Toms started the playoffs at No. 69 and missed the cut at Bethpage Black to fall 20 spots in the standings. He withdrew from the Deutsche Bank Championship, and because only 70 players advance to Crooked Stick, his FedEx Cup season is done. He lives in Shreveport, La., and it worked out well for him to be home this week especially since Hurricane Isaac came ashore Wednesday morning.
But his WD was a small protest on his part against bigger and stronger courses — this year, four in a row.
Next year will look different. The Barclays goes back to refurbished Liberty National, where Heath Slocum won in 2009, and the BMW Championship returns to the Chicago area, this time at Conway Farms. The following year, Ridgewood (where Matt Kuchar won in 2010) and Cherry Hills are part of the rotation.
To say this is a long year takes on new meaning in these playoffs.
"Probably by coincidence that it's happened that way," said Steve Stricker, whose two FedEx Cup playoff wins came at Westchester and the TPC Boston. "I hadn't really thought about it, but that's the nature of our game. That's where it's going — big courses. Everybody hits it far. I'm even hitting it out there further than I used to."
Earlier this year, Mark Wilson tried to drive home the point that there are no short hitters in golf. Everyone is long, or long enough. There's just another class of players who are ridiculously long, and each year there are more of them. Wilson is not one to make excuses, and neither is someone like Greg Chalmers of Australia.
Chalmers finished ninth at The Barclays, moving up 40 spots in the FedEx Cup to No. 38. He is a lock to advance to the third playoff event, and has a reasonable chance to get to the Tour Championship, which would put the little Lefty into all four majors next year.
"There's never going to be a time when hitting it long is not an advantage," Chalmers said. "Power is an advantage in most sports.

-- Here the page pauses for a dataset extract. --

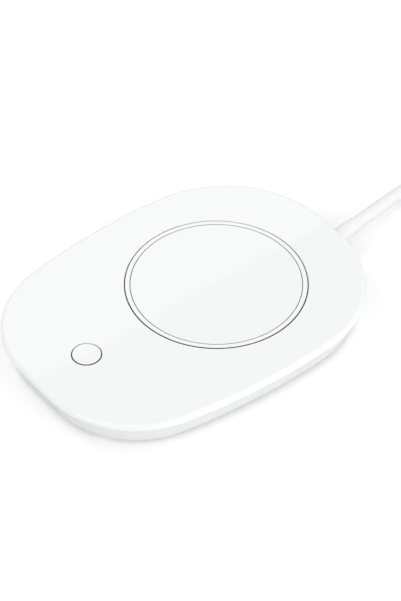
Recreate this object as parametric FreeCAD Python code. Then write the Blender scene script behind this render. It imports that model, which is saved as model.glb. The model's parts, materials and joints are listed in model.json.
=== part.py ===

So what I have to do is hope guys that are really long are not as strong in areas that I am, like putting and chipping."
Brandt Snedeker is not one of the bashers, though he holed enough putts last week to be a runner-up at Bethpage Black.
Still, the leaderboard showed plenty of strength behind winner Nick Watney, Sergio Garcia, Johnson, Louis Oosthuizen and Lee Westwood. If those of medium length struggled to find fairways, Bethpage took a toll. It was tough on anyone who played out of the long grass or wound up on the wrong side of the hole, or on Saturday, if they were off their game and wound up on the wrong side of the draw.
Woods, for example, found himself in the rough too often on the weekend, and it required sheer muscle to get it on or around the green. One of those shots was left of the 15th fairway, in shin-high grass that had been trampled by the gallery. Only a sliver of the ball, about the width of a pencil, could be seen. Woods grunted on contact, louder than anything that will be heard at Flushing Meadow this week at the U.S. Open tennis.
Is this a fair rotation of courses for those who don't smash it?
"It's harder, isn't it?" Geoff Ogilvy said as he cleaned out his locker at Bethpage. "I think it's difficult — and I can only speak for this course — because it's not only how long this is, but hitting out of heavy rough is a big part of playing this golf course. And generally, the longer you are, the stronger you are, so the long hitters will have an advantage. It's hard from the rough because they're all forced carries onto the green."
This is not a problem for a guy named Els, though he was intrigued by the lineup of Bethpage, Boston, Crooked Stick and East Lake.
"It's a good question, because this was a big golf course," he said. "They should think about getting the right golf courses for the whole field to balance it a little bit."
There will be years when it will be like that, but not this one.